DATASET SECTION:

□ □ □ □

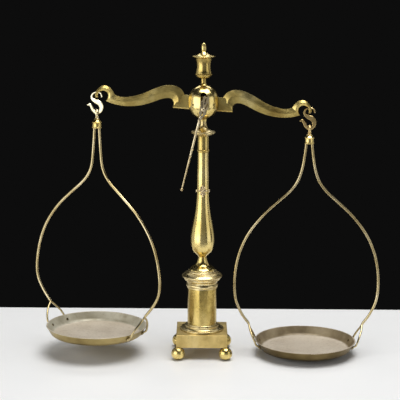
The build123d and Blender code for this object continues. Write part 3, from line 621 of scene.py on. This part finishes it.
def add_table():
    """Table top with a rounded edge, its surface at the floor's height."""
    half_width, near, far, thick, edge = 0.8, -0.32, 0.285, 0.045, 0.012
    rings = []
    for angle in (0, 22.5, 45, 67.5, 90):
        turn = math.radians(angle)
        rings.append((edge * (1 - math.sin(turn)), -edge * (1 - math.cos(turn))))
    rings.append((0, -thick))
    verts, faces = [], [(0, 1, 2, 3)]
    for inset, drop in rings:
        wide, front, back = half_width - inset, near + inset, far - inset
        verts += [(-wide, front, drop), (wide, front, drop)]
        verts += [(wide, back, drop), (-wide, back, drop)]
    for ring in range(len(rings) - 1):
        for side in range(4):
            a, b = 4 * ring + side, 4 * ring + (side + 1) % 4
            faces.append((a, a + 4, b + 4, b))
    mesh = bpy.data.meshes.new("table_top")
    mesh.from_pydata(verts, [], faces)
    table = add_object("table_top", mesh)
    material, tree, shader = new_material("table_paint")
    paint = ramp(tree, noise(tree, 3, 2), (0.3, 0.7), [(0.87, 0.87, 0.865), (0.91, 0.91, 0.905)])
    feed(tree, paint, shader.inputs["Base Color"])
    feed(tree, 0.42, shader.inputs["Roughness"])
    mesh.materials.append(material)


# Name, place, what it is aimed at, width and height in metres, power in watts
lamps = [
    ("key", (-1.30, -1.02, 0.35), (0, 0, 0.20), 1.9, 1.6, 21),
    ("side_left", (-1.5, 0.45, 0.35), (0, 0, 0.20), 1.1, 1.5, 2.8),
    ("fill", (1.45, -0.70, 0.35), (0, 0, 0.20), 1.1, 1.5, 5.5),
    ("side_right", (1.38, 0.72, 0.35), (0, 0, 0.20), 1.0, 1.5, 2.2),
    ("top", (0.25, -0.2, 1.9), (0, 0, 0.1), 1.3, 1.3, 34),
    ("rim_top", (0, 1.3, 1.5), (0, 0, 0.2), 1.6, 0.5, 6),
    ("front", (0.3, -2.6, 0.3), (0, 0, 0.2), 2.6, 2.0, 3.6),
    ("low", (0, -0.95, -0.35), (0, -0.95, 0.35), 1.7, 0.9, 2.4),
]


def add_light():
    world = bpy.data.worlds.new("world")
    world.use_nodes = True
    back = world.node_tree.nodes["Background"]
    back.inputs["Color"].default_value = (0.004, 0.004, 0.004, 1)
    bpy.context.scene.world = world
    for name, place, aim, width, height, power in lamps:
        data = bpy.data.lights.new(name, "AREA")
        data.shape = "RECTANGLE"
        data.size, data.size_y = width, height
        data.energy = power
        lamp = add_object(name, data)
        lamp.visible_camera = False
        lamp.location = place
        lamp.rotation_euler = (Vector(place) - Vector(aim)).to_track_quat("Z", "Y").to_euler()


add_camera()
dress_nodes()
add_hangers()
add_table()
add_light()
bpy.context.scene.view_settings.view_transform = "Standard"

□ □ □ □

WORK INSTRUCTIONS: Restate the listing exactly, starting at its first line and ending at the line where "mesh.materials.append(material)" occurs; include both and no other lines.

TASK RESULT:
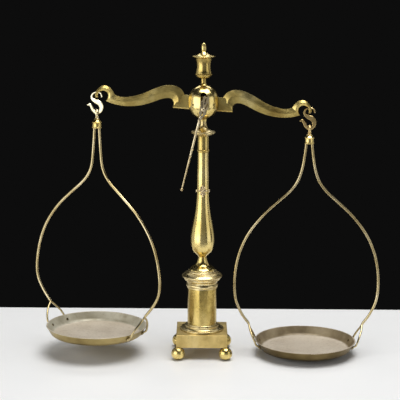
The build123d and Blender code for this object continues. Write part 3, from line 621 of scene.py on. This part finishes it.
def add_table():
    """Table top with a rounded edge, its surface at the floor's height."""
    half_width, near, far, thick, edge = 0.8, -0.32, 0.285, 0.045, 0.012
    rings = []
    for angle in (0, 22.5, 45, 67.5, 90):
        turn = math.radians(angle)
        rings.append((edge * (1 - math.sin(turn)), -edge * (1 - math.cos(turn))))
    rings.append((0, -thick))
    verts, faces = [], [(0, 1, 2, 3)]
    for inset, drop in rings:
        wide, front, back = half_width - inset, near + inset, far - inset
        verts += [(-wide, front, drop), (wide, front, drop)]
        verts += [(wide, back, drop), (-wide, back, drop)]
    for ring in range(len(rings) - 1):
        for side in range(4):
            a, b = 4 * ring + side, 4 * ring + (side + 1) % 4
            faces.append((a, a + 4, b + 4, b))
    mesh = bpy.data.meshes.new("table_top")
    mesh.from_pydata(verts, [], faces)
    table = add_object("table_top", mesh)
    material, tree, shader = new_material("table_paint")
    paint = ramp(tree, noise(tree, 3, 2), (0.3, 0.7), [(0.87, 0.87, 0.865), (0.91, 0.91, 0.905)])
    feed(tree, paint, shader.inputs["Base Color"])
    feed(tree, 0.42, shader.inputs["Roughness"])
    mesh.materials.append(material)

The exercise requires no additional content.